The oldest version of the code I could find reads like this:

            /* Add hash "postscript", ensure hashed data not alias anything */
            postscript[0] = PGPVERSION_4;  /* Hash-convention version */
            postscript[1] = 0xff;   /* 5th from end, != any sig type value */
            postscript[2] = (PGPByte)(l >> 24);
            postscript[3] = (PGPByte)(l >> 16);
            postscript[4] = (PGPByte)(l >>  8);
            postscript[5] = (PGPByte)(l >>  0);
            PGPContinueHash (temp_hc, postscript, sizeof(postscript));

The 4 is the hash-convention version, which I guess we meant to
distinguish from the signature version.

The FF is there as that is never a value found in the 5th from the end
(or 4th from the end if you count differently) of the data hashed for
a V3 sig.  This assures that no V4 and V3 sigs will ever have the same
bytes hashed.

I remember now why the length was there.  It allows for unambiguous
parsing of the fields of the signature packet, counting from the far
end.  Without that, there may be ambiguity about how to parse it out,
because there is no way, starting from the front, to know where the
signed-document's data ends and the data from the signature begins.
The signed-document's data is hashed with no headers, just the content
of the document, so you don't know where it ends.

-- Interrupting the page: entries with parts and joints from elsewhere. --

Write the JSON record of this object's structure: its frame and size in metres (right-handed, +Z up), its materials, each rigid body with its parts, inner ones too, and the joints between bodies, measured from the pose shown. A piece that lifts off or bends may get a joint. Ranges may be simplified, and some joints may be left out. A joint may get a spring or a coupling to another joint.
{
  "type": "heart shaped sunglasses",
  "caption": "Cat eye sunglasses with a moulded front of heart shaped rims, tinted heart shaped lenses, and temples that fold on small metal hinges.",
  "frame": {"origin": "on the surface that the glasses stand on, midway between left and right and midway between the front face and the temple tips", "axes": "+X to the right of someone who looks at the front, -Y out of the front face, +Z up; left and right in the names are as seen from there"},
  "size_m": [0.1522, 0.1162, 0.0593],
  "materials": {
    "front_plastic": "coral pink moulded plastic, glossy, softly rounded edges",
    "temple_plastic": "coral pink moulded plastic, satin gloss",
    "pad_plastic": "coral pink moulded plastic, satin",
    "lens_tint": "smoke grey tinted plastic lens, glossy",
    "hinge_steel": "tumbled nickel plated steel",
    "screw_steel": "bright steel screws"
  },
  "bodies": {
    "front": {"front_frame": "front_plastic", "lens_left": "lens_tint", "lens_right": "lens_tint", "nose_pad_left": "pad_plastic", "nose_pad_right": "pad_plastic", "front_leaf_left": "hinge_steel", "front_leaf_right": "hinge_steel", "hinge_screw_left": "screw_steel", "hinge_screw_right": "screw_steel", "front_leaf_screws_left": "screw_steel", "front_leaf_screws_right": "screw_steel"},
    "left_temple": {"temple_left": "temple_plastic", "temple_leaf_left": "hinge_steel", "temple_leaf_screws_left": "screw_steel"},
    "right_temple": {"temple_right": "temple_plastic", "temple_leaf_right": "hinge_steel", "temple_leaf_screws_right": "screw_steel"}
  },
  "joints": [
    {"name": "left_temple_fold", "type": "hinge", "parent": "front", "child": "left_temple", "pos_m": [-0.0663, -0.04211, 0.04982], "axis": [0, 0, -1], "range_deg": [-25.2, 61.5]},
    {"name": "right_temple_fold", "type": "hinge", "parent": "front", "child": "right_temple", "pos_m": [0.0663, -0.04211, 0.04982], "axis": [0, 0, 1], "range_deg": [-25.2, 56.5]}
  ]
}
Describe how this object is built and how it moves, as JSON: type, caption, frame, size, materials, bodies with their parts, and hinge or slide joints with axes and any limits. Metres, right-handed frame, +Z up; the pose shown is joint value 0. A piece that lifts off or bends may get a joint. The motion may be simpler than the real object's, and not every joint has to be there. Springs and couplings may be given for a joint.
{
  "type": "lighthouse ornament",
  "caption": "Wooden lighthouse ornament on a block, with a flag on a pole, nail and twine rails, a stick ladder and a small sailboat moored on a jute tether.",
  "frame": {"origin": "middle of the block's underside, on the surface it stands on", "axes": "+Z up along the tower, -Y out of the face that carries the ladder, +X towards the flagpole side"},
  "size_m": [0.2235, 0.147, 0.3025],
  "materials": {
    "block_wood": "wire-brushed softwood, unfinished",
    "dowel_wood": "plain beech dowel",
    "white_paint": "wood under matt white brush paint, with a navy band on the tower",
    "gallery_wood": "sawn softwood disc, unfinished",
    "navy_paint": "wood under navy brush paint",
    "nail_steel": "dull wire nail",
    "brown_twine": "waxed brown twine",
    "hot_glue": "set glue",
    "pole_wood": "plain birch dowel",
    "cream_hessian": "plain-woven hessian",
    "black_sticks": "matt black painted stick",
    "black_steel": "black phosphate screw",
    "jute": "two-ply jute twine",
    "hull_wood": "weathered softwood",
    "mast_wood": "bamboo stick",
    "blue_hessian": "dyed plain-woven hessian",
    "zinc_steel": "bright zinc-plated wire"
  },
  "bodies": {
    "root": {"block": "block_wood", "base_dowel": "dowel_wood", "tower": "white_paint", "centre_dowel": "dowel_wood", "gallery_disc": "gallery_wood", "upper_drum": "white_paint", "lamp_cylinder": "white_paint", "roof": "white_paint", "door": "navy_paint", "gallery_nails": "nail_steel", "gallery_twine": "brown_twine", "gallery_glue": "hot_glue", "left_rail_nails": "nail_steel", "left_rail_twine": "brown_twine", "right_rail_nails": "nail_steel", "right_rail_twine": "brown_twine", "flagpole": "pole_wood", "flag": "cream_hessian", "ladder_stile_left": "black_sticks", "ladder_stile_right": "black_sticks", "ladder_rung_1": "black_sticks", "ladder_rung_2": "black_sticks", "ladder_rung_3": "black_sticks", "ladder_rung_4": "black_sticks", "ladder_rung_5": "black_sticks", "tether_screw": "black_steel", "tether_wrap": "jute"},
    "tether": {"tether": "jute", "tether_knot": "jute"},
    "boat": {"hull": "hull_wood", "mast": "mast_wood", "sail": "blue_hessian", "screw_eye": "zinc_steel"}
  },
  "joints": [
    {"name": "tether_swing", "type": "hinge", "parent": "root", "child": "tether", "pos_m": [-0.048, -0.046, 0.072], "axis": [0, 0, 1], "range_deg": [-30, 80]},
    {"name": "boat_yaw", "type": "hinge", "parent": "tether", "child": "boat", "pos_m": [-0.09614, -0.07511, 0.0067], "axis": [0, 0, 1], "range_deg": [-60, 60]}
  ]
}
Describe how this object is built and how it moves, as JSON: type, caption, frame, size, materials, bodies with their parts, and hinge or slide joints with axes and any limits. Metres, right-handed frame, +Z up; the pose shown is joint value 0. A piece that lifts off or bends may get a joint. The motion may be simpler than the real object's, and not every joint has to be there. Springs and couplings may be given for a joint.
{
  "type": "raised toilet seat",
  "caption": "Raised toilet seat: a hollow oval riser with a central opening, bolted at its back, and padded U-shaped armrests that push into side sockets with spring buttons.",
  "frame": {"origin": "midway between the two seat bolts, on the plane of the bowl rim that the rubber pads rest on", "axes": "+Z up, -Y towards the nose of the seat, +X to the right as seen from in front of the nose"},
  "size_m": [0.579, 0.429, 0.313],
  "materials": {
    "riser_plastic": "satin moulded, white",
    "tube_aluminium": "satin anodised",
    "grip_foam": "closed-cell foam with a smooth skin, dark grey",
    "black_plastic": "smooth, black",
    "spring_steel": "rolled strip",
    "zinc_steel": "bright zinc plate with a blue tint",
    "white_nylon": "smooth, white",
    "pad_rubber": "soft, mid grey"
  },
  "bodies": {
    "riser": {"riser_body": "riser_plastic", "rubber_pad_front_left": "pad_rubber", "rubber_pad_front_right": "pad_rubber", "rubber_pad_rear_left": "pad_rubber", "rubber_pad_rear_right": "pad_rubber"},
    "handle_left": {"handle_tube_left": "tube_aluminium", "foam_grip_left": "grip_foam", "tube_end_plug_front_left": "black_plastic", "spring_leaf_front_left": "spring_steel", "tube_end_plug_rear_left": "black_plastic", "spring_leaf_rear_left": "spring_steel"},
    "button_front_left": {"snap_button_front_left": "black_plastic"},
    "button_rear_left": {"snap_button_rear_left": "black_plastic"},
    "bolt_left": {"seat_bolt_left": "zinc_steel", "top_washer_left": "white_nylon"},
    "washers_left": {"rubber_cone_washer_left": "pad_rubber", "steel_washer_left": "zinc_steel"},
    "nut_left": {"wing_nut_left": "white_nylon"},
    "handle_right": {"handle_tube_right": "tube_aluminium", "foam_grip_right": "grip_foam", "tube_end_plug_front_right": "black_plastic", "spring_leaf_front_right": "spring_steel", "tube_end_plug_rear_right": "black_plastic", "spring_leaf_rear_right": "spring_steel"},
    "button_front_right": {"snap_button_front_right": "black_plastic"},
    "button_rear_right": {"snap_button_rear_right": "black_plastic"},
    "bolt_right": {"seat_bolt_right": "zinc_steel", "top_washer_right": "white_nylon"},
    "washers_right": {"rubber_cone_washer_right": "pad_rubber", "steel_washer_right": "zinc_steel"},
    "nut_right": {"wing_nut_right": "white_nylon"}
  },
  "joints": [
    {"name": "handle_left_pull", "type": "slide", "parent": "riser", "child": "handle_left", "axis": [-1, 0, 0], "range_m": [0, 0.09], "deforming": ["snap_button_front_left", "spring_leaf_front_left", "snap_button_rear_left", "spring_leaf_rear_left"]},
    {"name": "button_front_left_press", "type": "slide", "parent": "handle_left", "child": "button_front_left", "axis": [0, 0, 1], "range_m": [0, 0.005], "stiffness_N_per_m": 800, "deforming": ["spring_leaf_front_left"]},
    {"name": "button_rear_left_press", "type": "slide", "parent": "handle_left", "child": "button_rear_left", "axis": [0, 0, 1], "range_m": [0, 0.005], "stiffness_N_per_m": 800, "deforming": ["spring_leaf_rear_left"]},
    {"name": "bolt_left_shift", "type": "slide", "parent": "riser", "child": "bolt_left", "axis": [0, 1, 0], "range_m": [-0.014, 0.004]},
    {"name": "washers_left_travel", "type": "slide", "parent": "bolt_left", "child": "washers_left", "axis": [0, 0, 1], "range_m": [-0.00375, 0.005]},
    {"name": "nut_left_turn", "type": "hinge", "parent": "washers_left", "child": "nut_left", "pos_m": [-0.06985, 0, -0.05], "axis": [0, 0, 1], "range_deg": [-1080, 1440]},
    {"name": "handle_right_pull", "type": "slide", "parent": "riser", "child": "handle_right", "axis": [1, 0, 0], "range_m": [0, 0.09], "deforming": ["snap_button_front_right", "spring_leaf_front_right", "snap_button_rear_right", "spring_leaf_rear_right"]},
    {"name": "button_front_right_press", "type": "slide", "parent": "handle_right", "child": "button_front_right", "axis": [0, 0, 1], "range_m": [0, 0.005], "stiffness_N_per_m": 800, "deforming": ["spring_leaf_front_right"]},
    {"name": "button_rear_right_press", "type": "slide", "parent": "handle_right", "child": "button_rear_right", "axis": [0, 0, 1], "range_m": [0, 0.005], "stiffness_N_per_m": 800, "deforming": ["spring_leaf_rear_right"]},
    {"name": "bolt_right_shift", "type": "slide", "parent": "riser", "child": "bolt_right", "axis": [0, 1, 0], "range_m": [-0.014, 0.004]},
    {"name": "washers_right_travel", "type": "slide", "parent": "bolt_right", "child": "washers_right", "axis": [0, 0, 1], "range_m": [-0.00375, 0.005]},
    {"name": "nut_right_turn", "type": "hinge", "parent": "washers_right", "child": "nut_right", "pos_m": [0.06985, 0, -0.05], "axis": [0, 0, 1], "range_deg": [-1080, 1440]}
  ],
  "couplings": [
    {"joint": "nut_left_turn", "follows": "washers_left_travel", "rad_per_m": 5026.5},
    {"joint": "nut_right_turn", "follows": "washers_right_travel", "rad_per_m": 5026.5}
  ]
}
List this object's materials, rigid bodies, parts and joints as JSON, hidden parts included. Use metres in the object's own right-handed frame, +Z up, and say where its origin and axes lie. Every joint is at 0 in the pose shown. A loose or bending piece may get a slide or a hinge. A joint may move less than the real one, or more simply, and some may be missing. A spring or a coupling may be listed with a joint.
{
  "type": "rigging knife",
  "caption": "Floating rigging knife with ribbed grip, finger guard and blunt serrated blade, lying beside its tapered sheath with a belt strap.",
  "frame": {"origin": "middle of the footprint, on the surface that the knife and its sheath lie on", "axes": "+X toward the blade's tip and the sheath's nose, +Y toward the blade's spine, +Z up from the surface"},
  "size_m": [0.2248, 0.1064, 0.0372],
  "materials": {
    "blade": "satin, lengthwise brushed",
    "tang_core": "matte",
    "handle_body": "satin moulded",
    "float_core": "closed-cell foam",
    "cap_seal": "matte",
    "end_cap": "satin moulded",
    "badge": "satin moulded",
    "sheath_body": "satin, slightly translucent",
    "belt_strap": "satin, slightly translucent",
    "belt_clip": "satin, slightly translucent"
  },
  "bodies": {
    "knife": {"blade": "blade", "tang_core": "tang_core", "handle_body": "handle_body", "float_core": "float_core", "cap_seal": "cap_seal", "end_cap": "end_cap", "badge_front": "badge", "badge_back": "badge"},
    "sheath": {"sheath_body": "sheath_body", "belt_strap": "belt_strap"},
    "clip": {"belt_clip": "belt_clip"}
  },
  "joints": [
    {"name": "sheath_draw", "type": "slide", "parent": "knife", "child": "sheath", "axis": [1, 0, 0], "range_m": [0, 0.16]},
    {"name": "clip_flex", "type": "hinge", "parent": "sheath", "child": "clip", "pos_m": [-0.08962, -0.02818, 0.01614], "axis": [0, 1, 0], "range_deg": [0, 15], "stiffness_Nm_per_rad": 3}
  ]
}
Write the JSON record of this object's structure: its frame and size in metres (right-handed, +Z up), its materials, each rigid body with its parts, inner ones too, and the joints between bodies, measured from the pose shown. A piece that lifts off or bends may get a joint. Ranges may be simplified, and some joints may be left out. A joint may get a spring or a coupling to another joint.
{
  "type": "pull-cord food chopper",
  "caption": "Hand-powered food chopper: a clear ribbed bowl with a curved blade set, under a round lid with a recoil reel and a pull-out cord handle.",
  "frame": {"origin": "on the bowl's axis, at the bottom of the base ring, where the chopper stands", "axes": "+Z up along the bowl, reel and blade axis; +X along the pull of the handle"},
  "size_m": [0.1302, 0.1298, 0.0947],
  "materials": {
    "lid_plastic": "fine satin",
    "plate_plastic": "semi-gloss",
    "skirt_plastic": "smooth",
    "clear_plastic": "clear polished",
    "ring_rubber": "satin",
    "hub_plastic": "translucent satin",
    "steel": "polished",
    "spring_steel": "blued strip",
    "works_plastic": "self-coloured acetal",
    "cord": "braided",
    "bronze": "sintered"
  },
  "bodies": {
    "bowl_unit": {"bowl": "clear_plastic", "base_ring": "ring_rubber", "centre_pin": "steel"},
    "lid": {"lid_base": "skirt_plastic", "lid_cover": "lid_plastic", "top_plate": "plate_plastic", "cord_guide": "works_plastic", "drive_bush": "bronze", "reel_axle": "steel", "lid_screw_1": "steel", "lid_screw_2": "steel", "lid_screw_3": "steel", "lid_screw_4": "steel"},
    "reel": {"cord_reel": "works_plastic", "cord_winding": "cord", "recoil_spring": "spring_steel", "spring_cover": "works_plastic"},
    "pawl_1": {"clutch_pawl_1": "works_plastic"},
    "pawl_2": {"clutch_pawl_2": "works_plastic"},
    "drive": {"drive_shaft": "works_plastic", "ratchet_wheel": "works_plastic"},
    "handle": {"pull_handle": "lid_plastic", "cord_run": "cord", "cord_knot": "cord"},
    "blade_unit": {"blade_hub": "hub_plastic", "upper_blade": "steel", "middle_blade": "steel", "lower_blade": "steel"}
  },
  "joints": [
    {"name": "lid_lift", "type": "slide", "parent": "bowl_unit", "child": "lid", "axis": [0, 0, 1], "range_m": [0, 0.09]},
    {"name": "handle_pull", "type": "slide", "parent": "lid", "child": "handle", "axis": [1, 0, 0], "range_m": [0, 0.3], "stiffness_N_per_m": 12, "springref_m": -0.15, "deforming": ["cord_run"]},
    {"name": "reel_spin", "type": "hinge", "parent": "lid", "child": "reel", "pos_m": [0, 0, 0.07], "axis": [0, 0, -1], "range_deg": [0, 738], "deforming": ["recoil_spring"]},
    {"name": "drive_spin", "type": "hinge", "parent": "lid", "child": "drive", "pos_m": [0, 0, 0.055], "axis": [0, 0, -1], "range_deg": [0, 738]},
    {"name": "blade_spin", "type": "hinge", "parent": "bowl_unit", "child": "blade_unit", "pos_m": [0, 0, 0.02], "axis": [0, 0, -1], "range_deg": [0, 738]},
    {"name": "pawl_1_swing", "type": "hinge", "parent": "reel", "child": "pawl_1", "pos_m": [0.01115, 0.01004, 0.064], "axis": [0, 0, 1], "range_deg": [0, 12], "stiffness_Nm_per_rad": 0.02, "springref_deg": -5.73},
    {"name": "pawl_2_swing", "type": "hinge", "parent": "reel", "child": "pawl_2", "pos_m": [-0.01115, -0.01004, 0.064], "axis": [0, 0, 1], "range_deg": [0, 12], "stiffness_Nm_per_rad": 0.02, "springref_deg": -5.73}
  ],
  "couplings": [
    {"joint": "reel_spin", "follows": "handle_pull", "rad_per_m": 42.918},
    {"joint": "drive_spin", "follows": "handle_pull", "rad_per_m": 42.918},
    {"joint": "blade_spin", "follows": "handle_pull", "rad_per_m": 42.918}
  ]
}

As long as the hashed data can be unambiguously parsed from one end or the
other, there is no danger of border-shifting, where data that is supposed
to be part of one field can be interpreted as being part of another.
Without this length field, that is a problem.

So that explains the length, and the FF.  The 4 still seems a little
redundant, but by the end of one of these exercises, you get sort of
paranoid about both making sure no ambiguities are possible, and also
leaving yourself an escape so that the next version of the software
won't suffer from this.  Since we were relying on parsing from the end
to prevent aliasing, it felt a little safer to put a version field right
near that end.  That way if we ever went to a V5 signature we could do
so without worry that it could be aliased with a V4 sig.